AIM OF THE EXERCISE |
Scan the following material for the string "import" and copy each line in which it appears.

═══ SUPPLIED DATA ═══

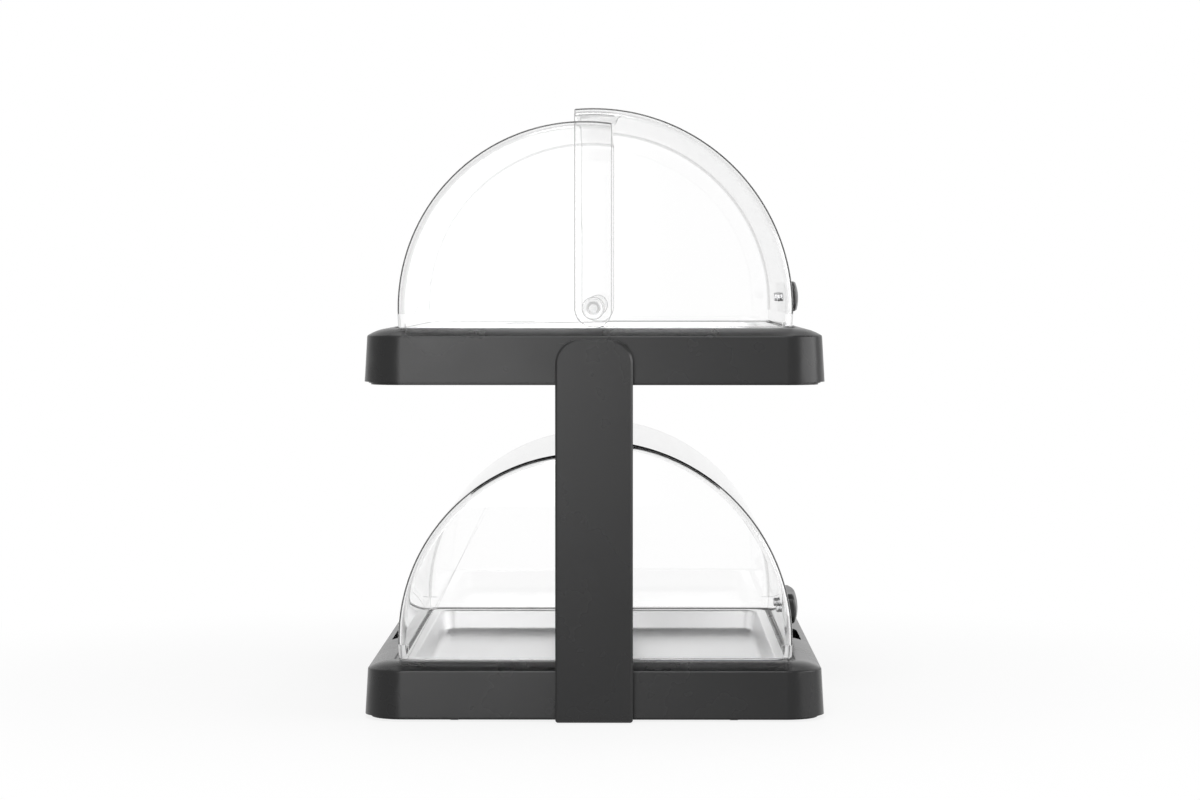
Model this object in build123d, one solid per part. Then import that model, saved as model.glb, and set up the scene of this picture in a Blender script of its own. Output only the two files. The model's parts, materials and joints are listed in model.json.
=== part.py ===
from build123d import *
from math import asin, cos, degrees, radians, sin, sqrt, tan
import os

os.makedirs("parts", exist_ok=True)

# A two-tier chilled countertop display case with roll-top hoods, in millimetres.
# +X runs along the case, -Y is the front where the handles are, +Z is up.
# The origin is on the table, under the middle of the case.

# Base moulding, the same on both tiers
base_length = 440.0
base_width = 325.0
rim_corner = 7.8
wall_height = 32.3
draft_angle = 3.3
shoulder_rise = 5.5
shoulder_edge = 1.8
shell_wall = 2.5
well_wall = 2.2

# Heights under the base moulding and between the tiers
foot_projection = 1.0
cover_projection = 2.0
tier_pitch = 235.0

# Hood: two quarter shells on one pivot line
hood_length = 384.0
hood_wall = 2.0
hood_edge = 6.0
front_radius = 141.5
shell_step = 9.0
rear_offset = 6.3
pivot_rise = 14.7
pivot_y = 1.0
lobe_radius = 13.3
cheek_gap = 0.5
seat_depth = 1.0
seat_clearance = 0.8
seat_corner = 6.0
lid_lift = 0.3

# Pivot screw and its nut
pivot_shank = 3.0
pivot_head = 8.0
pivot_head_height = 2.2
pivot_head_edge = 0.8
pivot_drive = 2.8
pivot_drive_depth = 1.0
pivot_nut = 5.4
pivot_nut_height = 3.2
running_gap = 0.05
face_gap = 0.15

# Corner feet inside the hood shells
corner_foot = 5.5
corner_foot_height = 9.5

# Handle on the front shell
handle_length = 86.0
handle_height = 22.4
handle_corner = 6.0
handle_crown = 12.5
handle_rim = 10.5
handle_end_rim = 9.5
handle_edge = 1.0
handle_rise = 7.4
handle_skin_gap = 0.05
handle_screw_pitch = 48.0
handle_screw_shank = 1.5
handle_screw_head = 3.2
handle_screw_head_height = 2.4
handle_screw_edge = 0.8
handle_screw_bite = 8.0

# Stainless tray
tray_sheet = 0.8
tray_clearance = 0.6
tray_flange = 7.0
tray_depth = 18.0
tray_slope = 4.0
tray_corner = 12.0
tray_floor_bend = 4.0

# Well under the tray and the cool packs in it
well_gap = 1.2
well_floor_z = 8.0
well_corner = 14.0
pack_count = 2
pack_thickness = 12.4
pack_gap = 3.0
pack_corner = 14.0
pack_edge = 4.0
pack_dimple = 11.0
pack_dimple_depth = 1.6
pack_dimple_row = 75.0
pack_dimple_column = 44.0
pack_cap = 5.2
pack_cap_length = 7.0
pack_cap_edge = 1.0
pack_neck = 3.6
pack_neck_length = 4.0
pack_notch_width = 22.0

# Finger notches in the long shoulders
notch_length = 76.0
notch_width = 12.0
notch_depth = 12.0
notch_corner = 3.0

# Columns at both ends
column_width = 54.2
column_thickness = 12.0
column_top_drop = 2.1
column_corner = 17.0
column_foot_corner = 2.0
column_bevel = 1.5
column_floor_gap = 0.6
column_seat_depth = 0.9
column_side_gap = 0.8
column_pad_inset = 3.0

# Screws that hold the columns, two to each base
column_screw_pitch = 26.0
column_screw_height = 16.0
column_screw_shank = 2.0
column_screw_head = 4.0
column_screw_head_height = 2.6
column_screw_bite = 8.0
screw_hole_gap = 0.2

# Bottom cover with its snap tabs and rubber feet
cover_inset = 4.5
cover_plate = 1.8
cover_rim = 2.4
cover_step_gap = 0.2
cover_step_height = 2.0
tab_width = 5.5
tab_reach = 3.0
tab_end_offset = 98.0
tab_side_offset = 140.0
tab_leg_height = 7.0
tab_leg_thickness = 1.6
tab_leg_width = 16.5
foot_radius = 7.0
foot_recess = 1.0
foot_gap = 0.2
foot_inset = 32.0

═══

RESULT BELOW |
Model this object in build123d, one solid per part. Then import that model, saved as model.glb, and set up the scene of this picture in a Blender script of its own. Output only the two files. The model's parts, materials and joints are listed in model.json.
from build123d import *
from math import asin, cos, degrees, radians, sin, sqrt, tan
import os